Alas, it did turn out that this was indeed the best way to influence his fellow economists and it is a template that Keynesians have followed ever since. Krugman’s style and form of attack – stupid, ignorant, incompetent bungler that he is (two can play at this game, I suppose) – is patterned after Keynes who was as arrogant as anyone who has ever written on economic matters as well as being amongst the most incompetent. An actual economic ignoramus who did his undergraduate degree in philosophy and notoriously, on Joan Robinson’s say so, never understood basic micro – “Maynard never spent the half hour necessary to learn price theory” – which is a pretty large gap in any economist’s knowledge base.

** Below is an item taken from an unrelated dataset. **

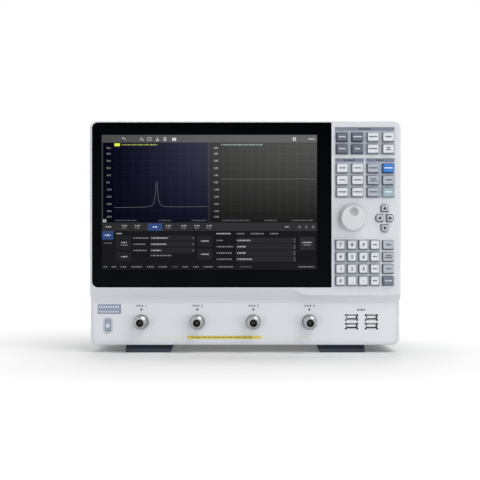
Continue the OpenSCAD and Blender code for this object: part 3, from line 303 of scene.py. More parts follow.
COPPER = metal("cable copper", tone(206, 170, 120))
ZINC = metal("zinc plate", tone(190, 192, 196), rough=0.32, marks=(800.0, 800.0, 800.0))
KEY_SKIN = inked("key silicone", rough=0.5)
KNOB_SKIN = inked("knob plastic", rough=0.42, grain=0.02)
KEY_GLOW = inked("lit key", rough=0.42, glow=0.28, grain=0.02)
PRINT = inked("printed ink", rough=0.5, specular=0.3)
SCREEN = lit_screen()
GLASS_SKIN = cover_glass()


# ---- mesh helpers ---------------------------------------------------------------------------

class Sheet:
    """Collects coloured faces, then makes one mesh of them with an Ink colour attribute."""

    def __init__(self):
        self.points = []
        self.faces = []
        self.inks = []

    def face(self, points, ink):
        start = len(self.points)
        self.points += [tuple(p) for p in points]
        self.faces.append(tuple(range(start, start + len(points))))
        self.inks.append(ink if isinstance(ink[0], (list, tuple)) else [ink] * len(points))

    def rect(self, x0, x1, z0, z1, y, ink):
        """A flat rectangle that faces the front."""
        self.face([(x0, y, z0), (x1, y, z0), (x1, y, z1), (x0, y, z1)], ink)

    def strip(self, line, width, y, ink):
        """A flat band of constant width along a line of (x, z) points."""
        for (xa, za), (xb, zb) in zip(line, line[1:]):
            along = Vector((xb - xa, zb - za))
            if along.length < 1e-6:
                continue
            side = Vector((-along.y, along.x)).normalized() * width / 2
            self.face([(xa - side.x, y, za - side.y), (xb - side.x, y, zb - side.y),
                       (xb + side.x, y, zb + side.y), (xa + side.x, y, za + side.y)], ink)

    def disc(self, x, z, radius, y, ink, sides=24, inner=0.0):
        ring = [(math.cos(2 * math.pi * k / sides), math.sin(2 * math.pi * k / sides))
                for k in range(sides)]
        if not inner:
            self.face([(x + radius * c, y, z + radius * s) for c, s in ring], ink)
            return
        for (ca, sa), (cb, sb) in zip(ring, ring[1:] + ring[:1]):
            self.face([(x + inner * ca, y, z + inner * sa), (x + radius * ca, y, z + radius * sa),
                       (x + radius * cb, y, z + radius * sb), (x + inner * cb, y, z + inner * sb)],
                      ink)

    def figures(self, words, x, z, height, y, ink, centred=True):
        """Plain digits and signs, set flat on the plane y."""
        points, faces, width = figure_mesh(words)
        left = x - width * height / 2 if centred else x
        for face in faces:
            self.face([(left + points[i][0] * height, y,
                        z + (points[i][1] - FIGURE_MIDDLE) * height)
                       for i in face], ink)

    def loft(self, rings, ink, close_last=True):
        """Joins closed rings of equal count; the last one is filled. Ink may depend on the point."""
        count = len(rings[0])
        quads = [[a[k], a[(k + 1) % count], b[(k + 1) % count], b[k]]
                 for a, b in zip(rings, rings[1:]) for k in range(count)]
        if close_last:
            quads.append(list(rings[-1]))
        for quad in quads:
            self.face(quad, [ink(p) for p in quad] if callable(ink) else ink)

    def mesh(self, name, merge=True):
        """The faces as one mesh in metres, with their colours."""
        mesh = bpy.data.meshes.new(name)
        mesh.from_pydata([[c * MM for c in p] for p in self.points], [], self.faces)
        layer = mesh.color_attributes.new("Ink", "FLOAT_COLOR", "CORNER")
        layer.data.foreach_set("color", [c for inks in self.inks for ink in inks for c in ink])
        if merge:
            bm = bmesh.new()
            bm.from_mesh(mesh)
            bmesh.ops.remove_doubles(bm, verts=bm.verts, dist=1e-7)
            bmesh.ops.recalc_face_normals(bm, faces=bm.faces)
            bm.to_mesh(mesh)
            bm.free()
        return mesh

    def make(self, name, material, node, smooth=None, replaced=()):
        """A finished piece that rides with a CAD node; a solid shape is merged and shaded smooth."""
        mesh = self.mesh(name, merge=smooth is not None)
        if smooth is not None:
            mesh.shade_smooth()
            mesh.set_sharp_from_angle(angle=math.radians(smooth))
        settle(mesh, name, material, node, replaced)


def settle(mesh, name, material, node, replaced=()):
    """Makes a finished piece of a mesh and lets it ride on a CAD node's body."""
    piece = bpy.data.objects.new(name, mesh)
    bpy.context.scene.collection.objects.link(piece)
    mesh.materials.clear()
    mesh.materials.append(material)
    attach(piece, BODY_OF[node])
    if replaced:
        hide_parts(*replaced)


def plain_mesh(item):
    """The mesh of an object with its modifiers applied; the object is removed."""
    bpy.context.view_layer.update()
    made = bpy.data.meshes.new_from_object(item.evaluated_get(
        bpy.context.evaluated_depsgraph_get()))
    bpy.data.objects.remove(item)
    return made


FIGURES = {}
FIGURE_MIDDLE = 0.35         # middle of a digit above its foot, as a share of the type size


def figure_mesh(words):
    """Points, faces and width of a run of digits, one unit high."""
    if words not in FIGURES:
        curve = bpy.data.curves.new("figures", "FONT")
        curve.body = words
        curve.size = 1.0
        curve.resolution_u = 3
        curve.offset = 0.025
        holder = bpy.data.objects.new("figures", curve)
        bpy.context.scene.collection.objects.link(holder)
        mesh = plain_mesh(holder)
        points = [(v.co.x, v.co.y) for v in mesh.vertices]
        faces = [tuple(p.vertices) for p in mesh.polygons]
        width = max((p[0] for p in points), default=0.0)
        bpy.data.meshes.remove(mesh)
        FIGURES[words] = (points, faces, width)
    return FIGURES[words]


def rounded_ring(x, z, width, height, radius, y, steps=5):
    """Points around a rounded rectangle, anticlockwise as the front shows it."""
    ring = []
    w = width / 2 - radius
    h = height / 2 - radius
    for corner, (sx, sz) in enumerate(((1, -1), (1, 1), (-1, 1), (-1, -1))):
        for k in range(steps + 1):
            angle = math.pi / 2 * (corner - 1 + k / steps)
            ring.append((x + sx * w + radius * math.cos(angle), y,
                         z + sz * h + radius * math.sin(angle)))
    return ring


def lathe(profile, x, z, sides=64):
    """Rings of a turned piece around an axis along Y, from (radius, y) points."""
    return [[(x + r * math.cos(2 * math.pi * k / sides), y, z + r * math.sin(2 * math.pi * k / sides))
             for k in range(sides)] for r, y in profile]


FLAT_ANGLE = math.radians(1)         # triangles this close to flat are one face
EDGE_ANGLE = math.radians(32)        # sharper edges than this are rounded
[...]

That in trying to refute Say’s Law he fell right into the oldest fallacy in economics but then took the entire profession along with him is just one of those very unfortunate events that history is filled with. Every economist of his generation with no exception thought The General Theory was end-to-end nonsense. But the economics they knew has now disappeared as have those economists and is now replaced with the poisonous nonsense peddled by Krugman.

This is what Niall Ferguson does not discuss because he doesn’t understand it himself. But you would need a combination of an actual historical understanding of the development of economic theory up to the publication of The General Theory along with a reasonably sound understanding of why it was superior to what we find today. Alas, it is a relatively rare combination but some at least do have it. But if you try to say this to Keynesians in public, they will shout you down and threaten to remove your license to practise economics. Yet it is the Keynesians of the modern text – the people who think Y=C+I+G actually makes economic sense – who are the barbarians ruining our economies right before our eyes.